┌──

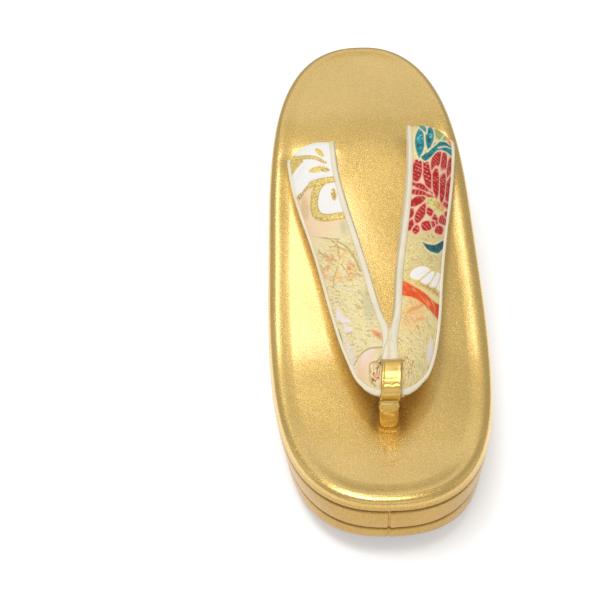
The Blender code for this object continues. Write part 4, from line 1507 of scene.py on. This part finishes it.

└──
┌──

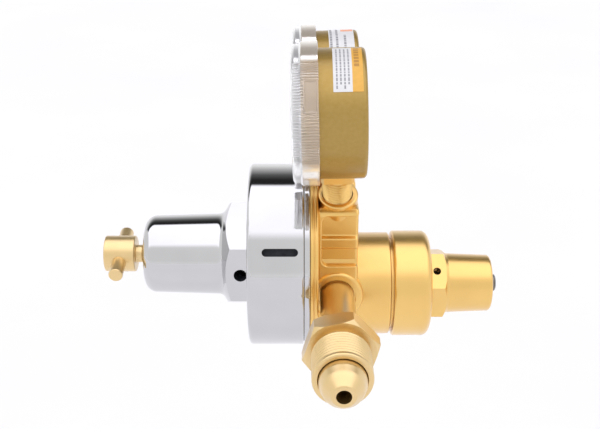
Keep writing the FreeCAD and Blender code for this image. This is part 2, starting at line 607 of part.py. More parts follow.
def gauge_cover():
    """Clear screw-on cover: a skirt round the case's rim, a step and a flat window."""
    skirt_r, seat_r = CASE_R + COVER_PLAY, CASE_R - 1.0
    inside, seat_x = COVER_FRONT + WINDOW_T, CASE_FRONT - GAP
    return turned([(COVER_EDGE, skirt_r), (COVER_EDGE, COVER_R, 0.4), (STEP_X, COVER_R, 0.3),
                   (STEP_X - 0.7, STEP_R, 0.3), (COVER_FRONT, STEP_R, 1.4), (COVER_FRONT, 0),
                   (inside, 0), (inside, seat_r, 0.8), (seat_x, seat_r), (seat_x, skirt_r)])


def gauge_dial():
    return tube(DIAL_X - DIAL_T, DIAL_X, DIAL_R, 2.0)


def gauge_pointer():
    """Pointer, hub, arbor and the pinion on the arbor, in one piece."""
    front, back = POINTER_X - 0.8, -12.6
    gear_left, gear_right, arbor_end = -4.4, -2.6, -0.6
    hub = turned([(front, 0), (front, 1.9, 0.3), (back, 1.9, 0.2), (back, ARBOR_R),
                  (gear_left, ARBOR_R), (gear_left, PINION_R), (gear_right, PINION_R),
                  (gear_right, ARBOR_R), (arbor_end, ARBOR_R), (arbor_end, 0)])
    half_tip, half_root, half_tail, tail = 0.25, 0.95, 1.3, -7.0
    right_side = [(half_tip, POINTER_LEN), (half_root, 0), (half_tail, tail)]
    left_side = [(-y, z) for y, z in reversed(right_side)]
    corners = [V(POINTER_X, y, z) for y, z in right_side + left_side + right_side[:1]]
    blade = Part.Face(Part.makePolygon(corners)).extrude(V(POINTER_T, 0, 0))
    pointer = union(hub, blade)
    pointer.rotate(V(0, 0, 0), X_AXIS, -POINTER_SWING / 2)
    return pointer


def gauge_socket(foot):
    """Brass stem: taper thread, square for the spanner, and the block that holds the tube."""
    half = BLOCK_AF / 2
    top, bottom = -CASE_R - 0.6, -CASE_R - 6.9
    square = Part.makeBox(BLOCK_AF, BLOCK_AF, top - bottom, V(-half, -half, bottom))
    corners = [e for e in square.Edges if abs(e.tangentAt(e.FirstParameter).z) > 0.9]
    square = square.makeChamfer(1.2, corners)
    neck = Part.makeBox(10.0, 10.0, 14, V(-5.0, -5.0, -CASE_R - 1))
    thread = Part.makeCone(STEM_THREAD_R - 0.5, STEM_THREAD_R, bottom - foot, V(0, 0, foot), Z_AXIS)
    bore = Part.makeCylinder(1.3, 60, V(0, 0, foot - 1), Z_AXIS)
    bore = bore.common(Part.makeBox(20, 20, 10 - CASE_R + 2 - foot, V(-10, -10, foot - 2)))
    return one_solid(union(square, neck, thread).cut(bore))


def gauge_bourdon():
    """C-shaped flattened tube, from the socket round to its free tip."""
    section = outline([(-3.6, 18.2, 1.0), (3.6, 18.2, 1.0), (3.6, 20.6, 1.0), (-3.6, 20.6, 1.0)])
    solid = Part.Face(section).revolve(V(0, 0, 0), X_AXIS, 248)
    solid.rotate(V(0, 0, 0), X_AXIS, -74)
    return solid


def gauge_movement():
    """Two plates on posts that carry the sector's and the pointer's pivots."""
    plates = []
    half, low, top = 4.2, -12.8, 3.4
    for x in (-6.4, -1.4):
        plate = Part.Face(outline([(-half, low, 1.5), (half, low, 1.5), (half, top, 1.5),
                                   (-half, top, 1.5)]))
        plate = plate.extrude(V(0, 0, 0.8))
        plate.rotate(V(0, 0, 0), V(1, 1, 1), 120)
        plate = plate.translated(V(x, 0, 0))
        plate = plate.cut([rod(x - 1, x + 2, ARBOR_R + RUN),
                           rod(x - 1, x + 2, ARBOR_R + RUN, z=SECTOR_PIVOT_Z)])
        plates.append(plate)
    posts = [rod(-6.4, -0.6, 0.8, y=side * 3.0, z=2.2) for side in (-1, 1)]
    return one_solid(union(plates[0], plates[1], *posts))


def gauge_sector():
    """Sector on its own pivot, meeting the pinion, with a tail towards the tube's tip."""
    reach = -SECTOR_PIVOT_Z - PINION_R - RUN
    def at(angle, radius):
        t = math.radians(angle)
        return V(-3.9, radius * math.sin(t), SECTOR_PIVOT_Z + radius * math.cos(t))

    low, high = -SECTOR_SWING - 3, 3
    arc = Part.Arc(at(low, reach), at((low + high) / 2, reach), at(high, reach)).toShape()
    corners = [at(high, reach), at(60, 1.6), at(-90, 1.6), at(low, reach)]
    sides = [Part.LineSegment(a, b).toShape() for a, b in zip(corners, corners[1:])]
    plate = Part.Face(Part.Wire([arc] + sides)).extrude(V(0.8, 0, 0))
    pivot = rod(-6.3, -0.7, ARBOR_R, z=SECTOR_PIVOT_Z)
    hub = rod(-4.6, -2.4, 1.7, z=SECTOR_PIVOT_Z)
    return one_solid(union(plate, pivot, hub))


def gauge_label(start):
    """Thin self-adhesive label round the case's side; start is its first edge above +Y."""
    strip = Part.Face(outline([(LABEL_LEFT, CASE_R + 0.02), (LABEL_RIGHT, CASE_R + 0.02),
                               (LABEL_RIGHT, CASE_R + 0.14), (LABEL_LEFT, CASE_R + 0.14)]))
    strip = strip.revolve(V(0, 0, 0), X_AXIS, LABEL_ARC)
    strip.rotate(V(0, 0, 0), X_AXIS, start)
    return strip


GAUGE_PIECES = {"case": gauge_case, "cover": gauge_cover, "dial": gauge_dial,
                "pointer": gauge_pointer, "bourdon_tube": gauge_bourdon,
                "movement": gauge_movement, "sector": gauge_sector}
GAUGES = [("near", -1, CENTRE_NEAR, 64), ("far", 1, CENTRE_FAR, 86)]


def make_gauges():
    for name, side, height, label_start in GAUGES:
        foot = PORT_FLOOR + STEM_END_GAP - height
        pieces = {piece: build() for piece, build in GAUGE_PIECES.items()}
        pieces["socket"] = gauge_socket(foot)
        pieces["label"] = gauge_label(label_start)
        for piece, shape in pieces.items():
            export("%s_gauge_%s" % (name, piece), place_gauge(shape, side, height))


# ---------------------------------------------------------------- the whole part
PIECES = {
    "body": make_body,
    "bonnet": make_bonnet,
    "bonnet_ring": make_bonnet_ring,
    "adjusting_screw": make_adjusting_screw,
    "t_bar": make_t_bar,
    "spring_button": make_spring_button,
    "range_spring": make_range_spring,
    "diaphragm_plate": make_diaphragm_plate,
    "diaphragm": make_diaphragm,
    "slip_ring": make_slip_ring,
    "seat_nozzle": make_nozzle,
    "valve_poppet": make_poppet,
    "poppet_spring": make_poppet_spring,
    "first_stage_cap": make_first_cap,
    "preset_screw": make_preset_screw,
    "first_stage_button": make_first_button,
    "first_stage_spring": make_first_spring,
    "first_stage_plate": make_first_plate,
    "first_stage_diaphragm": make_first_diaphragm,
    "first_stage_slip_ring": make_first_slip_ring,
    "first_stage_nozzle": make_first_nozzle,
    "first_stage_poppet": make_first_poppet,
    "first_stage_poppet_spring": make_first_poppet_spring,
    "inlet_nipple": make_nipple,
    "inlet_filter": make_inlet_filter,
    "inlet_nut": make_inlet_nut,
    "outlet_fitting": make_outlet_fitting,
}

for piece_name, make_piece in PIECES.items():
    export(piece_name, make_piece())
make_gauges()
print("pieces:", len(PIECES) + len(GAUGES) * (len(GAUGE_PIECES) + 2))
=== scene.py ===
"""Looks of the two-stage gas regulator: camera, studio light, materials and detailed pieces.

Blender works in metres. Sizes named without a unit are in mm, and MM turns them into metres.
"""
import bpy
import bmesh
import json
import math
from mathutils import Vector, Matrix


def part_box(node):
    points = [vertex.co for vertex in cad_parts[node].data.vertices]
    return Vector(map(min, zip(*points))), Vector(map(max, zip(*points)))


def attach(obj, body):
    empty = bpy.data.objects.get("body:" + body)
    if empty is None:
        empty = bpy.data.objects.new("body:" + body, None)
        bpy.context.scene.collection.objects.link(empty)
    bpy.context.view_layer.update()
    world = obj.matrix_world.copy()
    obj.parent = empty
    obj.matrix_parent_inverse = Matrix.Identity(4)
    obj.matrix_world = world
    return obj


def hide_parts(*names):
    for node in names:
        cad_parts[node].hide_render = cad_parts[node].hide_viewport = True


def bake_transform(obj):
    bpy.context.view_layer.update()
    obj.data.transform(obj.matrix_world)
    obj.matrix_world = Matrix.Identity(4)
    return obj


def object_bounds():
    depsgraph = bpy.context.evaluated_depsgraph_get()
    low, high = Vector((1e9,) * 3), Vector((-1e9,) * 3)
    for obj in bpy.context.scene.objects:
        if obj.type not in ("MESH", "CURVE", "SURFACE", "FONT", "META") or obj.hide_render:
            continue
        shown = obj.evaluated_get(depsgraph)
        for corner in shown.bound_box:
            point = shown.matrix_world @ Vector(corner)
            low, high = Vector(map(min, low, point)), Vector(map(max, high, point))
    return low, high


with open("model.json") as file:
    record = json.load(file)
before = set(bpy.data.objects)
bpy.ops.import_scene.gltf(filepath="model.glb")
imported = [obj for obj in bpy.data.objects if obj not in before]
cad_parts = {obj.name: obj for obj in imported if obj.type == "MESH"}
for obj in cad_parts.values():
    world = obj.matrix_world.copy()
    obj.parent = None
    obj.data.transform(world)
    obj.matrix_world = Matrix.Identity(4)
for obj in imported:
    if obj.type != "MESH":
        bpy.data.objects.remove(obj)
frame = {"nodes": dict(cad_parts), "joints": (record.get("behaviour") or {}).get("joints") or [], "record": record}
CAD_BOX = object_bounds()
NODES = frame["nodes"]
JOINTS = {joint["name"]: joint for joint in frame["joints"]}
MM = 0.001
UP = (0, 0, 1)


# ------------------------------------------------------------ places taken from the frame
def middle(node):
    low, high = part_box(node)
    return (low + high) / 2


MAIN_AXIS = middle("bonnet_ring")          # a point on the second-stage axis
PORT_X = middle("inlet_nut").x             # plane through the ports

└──

WHAT TO DO =
Please print exactly, and only, the lines from the line with "for piece_name, make_piece" to the line with "bpy.context.scene.collection.objects.link(empty)", both included.

FINISHED EXERCISE =
for piece_name, make_piece in PIECES.items():
    export(piece_name, make_piece())
make_gauges()
print("pieces:", len(PIECES) + len(GAUGES) * (len(GAUGE_PIECES) + 2))
=== scene.py ===
"""Looks of the two-stage gas regulator: camera, studio light, materials and detailed pieces.

Blender works in metres. Sizes named without a unit are in mm, and MM turns them into metres.
"""
import bpy
import bmesh
import json
import math
from mathutils import Vector, Matrix


def part_box(node):
    points = [vertex.co for vertex in cad_parts[node].data.vertices]
    return Vector(map(min, zip(*points))), Vector(map(max, zip(*points)))


def attach(obj, body):
    empty = bpy.data.objects.get("body:" + body)
    if empty is None:
        empty = bpy.data.objects.new("body:" + body, None)
        bpy.context.scene.collection.objects.link(empty)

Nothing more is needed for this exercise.